Return all lines below containing the word "from".

++++++++++

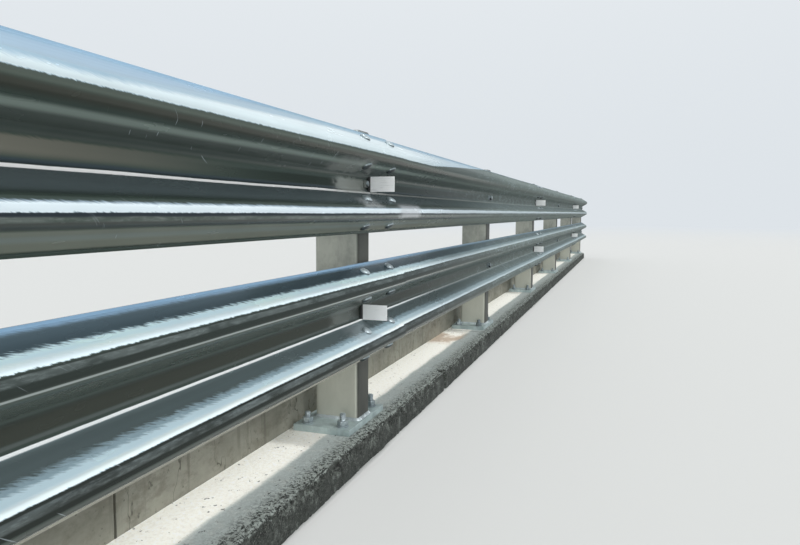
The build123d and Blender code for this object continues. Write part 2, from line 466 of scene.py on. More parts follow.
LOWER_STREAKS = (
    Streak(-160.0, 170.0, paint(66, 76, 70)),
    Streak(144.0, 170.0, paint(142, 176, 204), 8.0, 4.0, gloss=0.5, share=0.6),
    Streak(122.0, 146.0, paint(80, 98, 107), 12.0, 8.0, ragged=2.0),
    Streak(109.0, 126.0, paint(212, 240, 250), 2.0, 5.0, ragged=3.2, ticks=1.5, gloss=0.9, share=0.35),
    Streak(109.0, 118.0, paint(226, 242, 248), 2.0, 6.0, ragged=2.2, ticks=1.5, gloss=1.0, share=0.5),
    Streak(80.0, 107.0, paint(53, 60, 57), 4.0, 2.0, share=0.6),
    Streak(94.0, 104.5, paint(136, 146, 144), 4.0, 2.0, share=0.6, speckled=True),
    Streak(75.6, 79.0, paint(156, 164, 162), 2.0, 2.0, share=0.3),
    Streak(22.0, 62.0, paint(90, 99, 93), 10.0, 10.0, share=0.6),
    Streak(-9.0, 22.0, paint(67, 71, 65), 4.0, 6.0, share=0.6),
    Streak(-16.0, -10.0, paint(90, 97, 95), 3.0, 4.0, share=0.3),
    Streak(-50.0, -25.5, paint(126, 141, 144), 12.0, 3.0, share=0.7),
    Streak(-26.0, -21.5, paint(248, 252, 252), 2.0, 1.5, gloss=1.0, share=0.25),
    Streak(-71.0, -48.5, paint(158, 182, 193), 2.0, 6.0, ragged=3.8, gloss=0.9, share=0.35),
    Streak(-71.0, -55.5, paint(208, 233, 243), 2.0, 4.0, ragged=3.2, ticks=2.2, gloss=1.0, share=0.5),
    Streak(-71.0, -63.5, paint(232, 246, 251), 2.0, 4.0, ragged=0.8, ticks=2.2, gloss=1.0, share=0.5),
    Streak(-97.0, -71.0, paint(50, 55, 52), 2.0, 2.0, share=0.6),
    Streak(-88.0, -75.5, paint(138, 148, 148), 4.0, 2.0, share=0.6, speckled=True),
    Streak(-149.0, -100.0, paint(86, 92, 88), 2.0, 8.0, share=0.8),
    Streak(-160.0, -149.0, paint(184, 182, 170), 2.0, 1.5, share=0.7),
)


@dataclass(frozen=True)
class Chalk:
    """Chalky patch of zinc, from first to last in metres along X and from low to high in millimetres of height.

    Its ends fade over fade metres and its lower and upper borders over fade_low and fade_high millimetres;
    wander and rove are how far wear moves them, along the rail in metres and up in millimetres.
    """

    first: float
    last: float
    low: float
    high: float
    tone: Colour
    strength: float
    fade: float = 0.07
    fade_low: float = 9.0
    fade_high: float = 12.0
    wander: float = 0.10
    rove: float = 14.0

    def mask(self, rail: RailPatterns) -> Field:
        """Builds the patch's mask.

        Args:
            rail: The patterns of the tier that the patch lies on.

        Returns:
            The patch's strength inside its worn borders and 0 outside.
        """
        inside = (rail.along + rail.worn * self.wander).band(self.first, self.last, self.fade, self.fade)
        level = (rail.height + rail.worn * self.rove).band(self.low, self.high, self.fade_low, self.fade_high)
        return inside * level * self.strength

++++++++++

REPLY TO THE TASK =>
The build123d and Blender code for this object continues. Write part 2, from line 466 of scene.py on. More parts follow.
    """Chalky patch of zinc, from first to last in metres along X and from low to high in millimetres of height.